Part 1: Justice and Equality Under the Law

One of my least favorite lawyer jokes is the one that goes, "Do you know how to tell that a lawyer is lying? His lips are moving." Based on this joke alone, one would think that all lawyers are liars and they should not be trusted. Well, the fact of the matter is that most lawyers are decent, honorable people who are performing a valuable service in our society: helping to maintain order. When people say that attorneys are dishonest and should not be trusted, it is usually because they have been told something that they don't want to hear, such as that a case will not be brought to trial because there is insufficient evidence to prove the defendants guilt or that someone who is guilty of harming them or someone they love is going to "go free" because the burden of proof required to convict that person or persons had not been met.

Our system of laws is one that is based on the concepts of justice and equality under the law not fairness, punishment or retribution. Sometimes, we find that justice and equality do not also equate to what's fair or amount to what we as society would deem as an adequate punishment. Sometimes, these concepts equate to punishment at all, with the accused party "walking" and the aggrieved party left wondering what went wrong.

As stated previously, our system of laws is based on the concepts of justice and equality under the law. To ensure that these concepts apply to everyone--every man, woman and child--accused of the most minor infraction to the most heinous crime receives "his day in court," a system of rules has been put in place. Whether it is a rule that says that certain evidence or the statements of a witness will not be presented, these rules serve a purpose: to prevent unfair or prejudicial evidence (or testimony) from being presented. Chances are that the evidence or statement has been deemd to be unreliable or overly prejudicial. If it could taint the judge or jury's opinion in the slightest way, even if true, our laws dictate that such evidence or testimony should be withheld. We may not like these rules, but they are designed and implemented in a manner so as to ensure that every person accused of some wrongdoing or another, or of committing a criminal act, is treated the same in the eyes of the law. 

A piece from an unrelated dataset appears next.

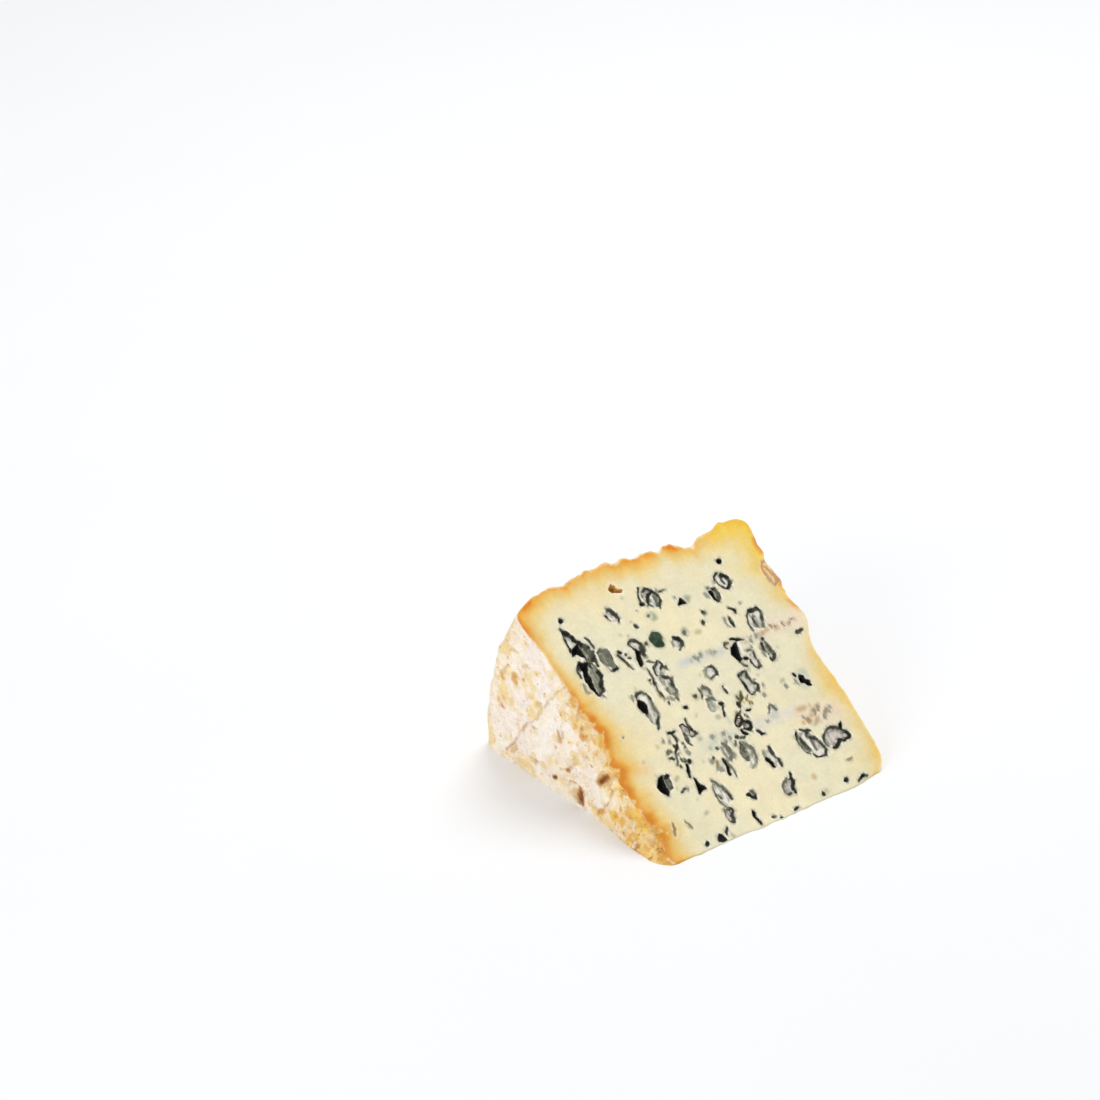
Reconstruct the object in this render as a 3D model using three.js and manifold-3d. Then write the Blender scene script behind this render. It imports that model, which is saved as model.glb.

Justice is supposed to be blind, knowing no race, creed, color or gender, so everyone enters a court of law on equal footing. Sometimes, the concept of equality under the law does not always seem "equal." Unfortunately, that which is just is not always fair: defendants seem to be preferred over victims; the rich have advantages that the poor can only dream of; the race of the accused, and sometimes the victim, seems to be weighed more heavily than it should despite other considerations. There are many factors that seem to make equality under the law seem more like a good concept but an unworkable one. Some of these factors run counter to what many of us deem as being equal. They seem to make a mockery of the concept by making it (equality) seem elusive for those most deserving of it. However, the alternative could be much worse.